Learn how to improve your credit score.

Another option is to learn ways in which you can improve your credit score. There are a number of strategies you can undertake for increasing your credit rating. Completely paying off any outstanding debts is one option. As you start getting out of debt, your credit score will start to improve.

The most important thing is that you make a plan for repairing your credit score so that you don’t fall into a bad credit situation again.

You can also seek out professional help to improving your credit score. An expert will be able to give you resources and tools to turning your poor credit rating into a great score. You will also get more information on how a credit score works and how to better manage it once you do improve your score.

Tips for Improving Your Credit Score

Once you learn the reasons behind your low credit score you can start taking the necessary steps to make improvements. Improving your credit rating is a process so it’s best to start now.
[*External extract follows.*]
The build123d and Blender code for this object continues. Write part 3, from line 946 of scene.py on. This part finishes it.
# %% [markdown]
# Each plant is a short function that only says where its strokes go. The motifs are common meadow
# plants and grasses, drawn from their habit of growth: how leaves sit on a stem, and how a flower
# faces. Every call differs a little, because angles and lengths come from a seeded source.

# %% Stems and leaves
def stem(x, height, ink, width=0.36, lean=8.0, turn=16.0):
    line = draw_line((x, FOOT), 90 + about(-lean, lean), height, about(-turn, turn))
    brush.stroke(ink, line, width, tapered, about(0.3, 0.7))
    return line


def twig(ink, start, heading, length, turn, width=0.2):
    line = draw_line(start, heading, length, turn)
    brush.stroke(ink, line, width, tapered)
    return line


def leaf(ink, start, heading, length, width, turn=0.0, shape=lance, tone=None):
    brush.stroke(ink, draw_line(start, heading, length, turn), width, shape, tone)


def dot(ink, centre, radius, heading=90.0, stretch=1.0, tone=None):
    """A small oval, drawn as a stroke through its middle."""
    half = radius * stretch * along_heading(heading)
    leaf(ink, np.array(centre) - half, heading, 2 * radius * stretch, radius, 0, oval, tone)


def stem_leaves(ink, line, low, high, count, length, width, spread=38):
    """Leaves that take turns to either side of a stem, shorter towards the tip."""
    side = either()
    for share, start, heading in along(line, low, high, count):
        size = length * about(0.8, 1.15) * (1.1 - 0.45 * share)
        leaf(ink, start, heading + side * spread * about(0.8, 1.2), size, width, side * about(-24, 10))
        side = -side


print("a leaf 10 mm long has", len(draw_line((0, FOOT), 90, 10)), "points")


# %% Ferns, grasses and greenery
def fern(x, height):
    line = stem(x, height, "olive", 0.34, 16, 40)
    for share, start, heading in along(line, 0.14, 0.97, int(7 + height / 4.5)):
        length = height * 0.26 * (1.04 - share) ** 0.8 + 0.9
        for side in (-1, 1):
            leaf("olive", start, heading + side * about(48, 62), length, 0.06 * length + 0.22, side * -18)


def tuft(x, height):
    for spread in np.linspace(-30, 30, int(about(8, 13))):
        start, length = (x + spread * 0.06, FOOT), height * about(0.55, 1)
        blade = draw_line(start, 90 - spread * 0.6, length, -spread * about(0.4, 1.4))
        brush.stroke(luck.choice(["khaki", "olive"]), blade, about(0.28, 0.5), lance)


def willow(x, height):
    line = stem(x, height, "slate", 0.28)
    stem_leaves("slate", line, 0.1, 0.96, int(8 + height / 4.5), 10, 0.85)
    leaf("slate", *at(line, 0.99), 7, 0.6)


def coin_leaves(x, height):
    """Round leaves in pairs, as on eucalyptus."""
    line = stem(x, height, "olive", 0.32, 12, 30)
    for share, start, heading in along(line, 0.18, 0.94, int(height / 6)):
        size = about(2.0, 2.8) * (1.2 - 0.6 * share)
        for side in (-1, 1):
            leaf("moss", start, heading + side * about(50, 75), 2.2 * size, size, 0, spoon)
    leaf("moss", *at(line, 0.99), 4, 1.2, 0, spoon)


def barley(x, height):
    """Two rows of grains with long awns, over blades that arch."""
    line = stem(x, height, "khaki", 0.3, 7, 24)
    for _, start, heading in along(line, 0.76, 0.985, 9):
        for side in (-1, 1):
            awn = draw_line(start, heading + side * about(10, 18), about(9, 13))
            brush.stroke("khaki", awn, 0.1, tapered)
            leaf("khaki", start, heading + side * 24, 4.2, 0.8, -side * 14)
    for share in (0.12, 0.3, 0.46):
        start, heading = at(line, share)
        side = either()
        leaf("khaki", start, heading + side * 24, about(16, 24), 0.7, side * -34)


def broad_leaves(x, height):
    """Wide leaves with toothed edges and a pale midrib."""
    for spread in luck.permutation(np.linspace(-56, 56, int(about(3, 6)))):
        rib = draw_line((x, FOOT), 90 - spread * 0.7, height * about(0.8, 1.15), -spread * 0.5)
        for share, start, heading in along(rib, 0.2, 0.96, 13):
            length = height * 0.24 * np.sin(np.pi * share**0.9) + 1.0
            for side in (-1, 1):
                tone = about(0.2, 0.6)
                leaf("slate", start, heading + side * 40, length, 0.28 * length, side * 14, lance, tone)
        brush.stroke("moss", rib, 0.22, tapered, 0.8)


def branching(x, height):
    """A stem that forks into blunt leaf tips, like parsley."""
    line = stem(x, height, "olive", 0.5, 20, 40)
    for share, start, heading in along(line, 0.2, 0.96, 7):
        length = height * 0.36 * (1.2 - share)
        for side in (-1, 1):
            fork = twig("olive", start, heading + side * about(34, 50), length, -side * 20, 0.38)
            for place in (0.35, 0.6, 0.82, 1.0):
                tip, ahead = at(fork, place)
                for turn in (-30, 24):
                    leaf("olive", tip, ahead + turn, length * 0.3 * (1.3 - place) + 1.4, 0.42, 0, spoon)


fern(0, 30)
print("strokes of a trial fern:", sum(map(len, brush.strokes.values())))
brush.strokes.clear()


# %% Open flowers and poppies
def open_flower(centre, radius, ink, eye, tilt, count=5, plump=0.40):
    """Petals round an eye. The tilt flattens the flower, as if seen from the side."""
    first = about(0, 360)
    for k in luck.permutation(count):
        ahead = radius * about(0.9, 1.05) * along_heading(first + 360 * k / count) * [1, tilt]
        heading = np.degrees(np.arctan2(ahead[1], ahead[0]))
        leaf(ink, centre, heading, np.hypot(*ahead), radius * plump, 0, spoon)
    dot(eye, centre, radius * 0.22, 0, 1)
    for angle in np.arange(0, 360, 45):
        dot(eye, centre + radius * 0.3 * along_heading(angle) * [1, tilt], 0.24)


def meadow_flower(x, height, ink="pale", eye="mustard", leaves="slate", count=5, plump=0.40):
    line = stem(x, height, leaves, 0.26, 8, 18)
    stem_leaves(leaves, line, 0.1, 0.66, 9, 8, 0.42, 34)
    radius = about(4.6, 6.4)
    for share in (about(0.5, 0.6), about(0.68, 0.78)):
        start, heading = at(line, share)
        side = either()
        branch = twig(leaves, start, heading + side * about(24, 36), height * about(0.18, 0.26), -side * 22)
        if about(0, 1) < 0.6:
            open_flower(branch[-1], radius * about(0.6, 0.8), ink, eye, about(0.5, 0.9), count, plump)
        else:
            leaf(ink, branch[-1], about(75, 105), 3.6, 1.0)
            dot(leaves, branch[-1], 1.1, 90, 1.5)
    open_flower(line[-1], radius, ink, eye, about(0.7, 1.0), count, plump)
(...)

The following tips will help you through the process of improving your credit score and will eventually be crucial to maintaining a high credit score.

 

Monitor your credit report monthly.

Many people have a poor credit rating due to unusual activity on their credit, like identity theft. Identity theft is when someone uses your identity to open a line of credit but leaves you to pay back the debt. When this debt is unpaid it can significantly bring down your credit rating. In order to prevent identity theft or any other unusual activity on your credit, it’s good to monitor your score on a monthly basis. You will notice minor changes more easily and will be able to report discrepancies before they affect your score negatively.

 

Start paying off your debts one at a time.
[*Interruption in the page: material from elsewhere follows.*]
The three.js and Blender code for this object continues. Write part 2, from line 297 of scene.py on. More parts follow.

Another option for improving your credit score is paying off your debts. When debt is left unpaid on your credit report, it can be a big factor in bringing down your score. You will need to start to completely pay off any outstanding debts so that your score can increase. Starting with the lowest debt will make paying off each balance easier to manage.

 

When you use your credit card, pay off the complete balance before falling into default.  

Using your credit cards is a good thing because it builds your credit. However, when you fail to pay off your credit cards that is when things can go bad. Use your credit card on purchases that you can afford to pay off in full at the end of the month. Delinquent credit card balances are automatically reported to the credit bureaus and will count negatively against your credit score.

 

  Lower your credit utilization by lowering your credit card balances.

Your credit card balance on a card should only be a third of your credit limit. For instance, if you have a credit limit of $6,000, you should only maintain a $2,000 balance. Anything higher, is going to be difficult for you to pay off without accruing a significant amount of interest. The best thing to do is to pay off your debt in full as often as possible as soon as possible, especially for credit card balances.

 

Negotiate with your creditors.

One very powerful option for improving your credit is to start talking to your creditors, specifically before your debts go to collections. If you have a valid reason for missing or skipping payments, your creditors might be more likely to give you a break and not make negative reports to the credit bureaus.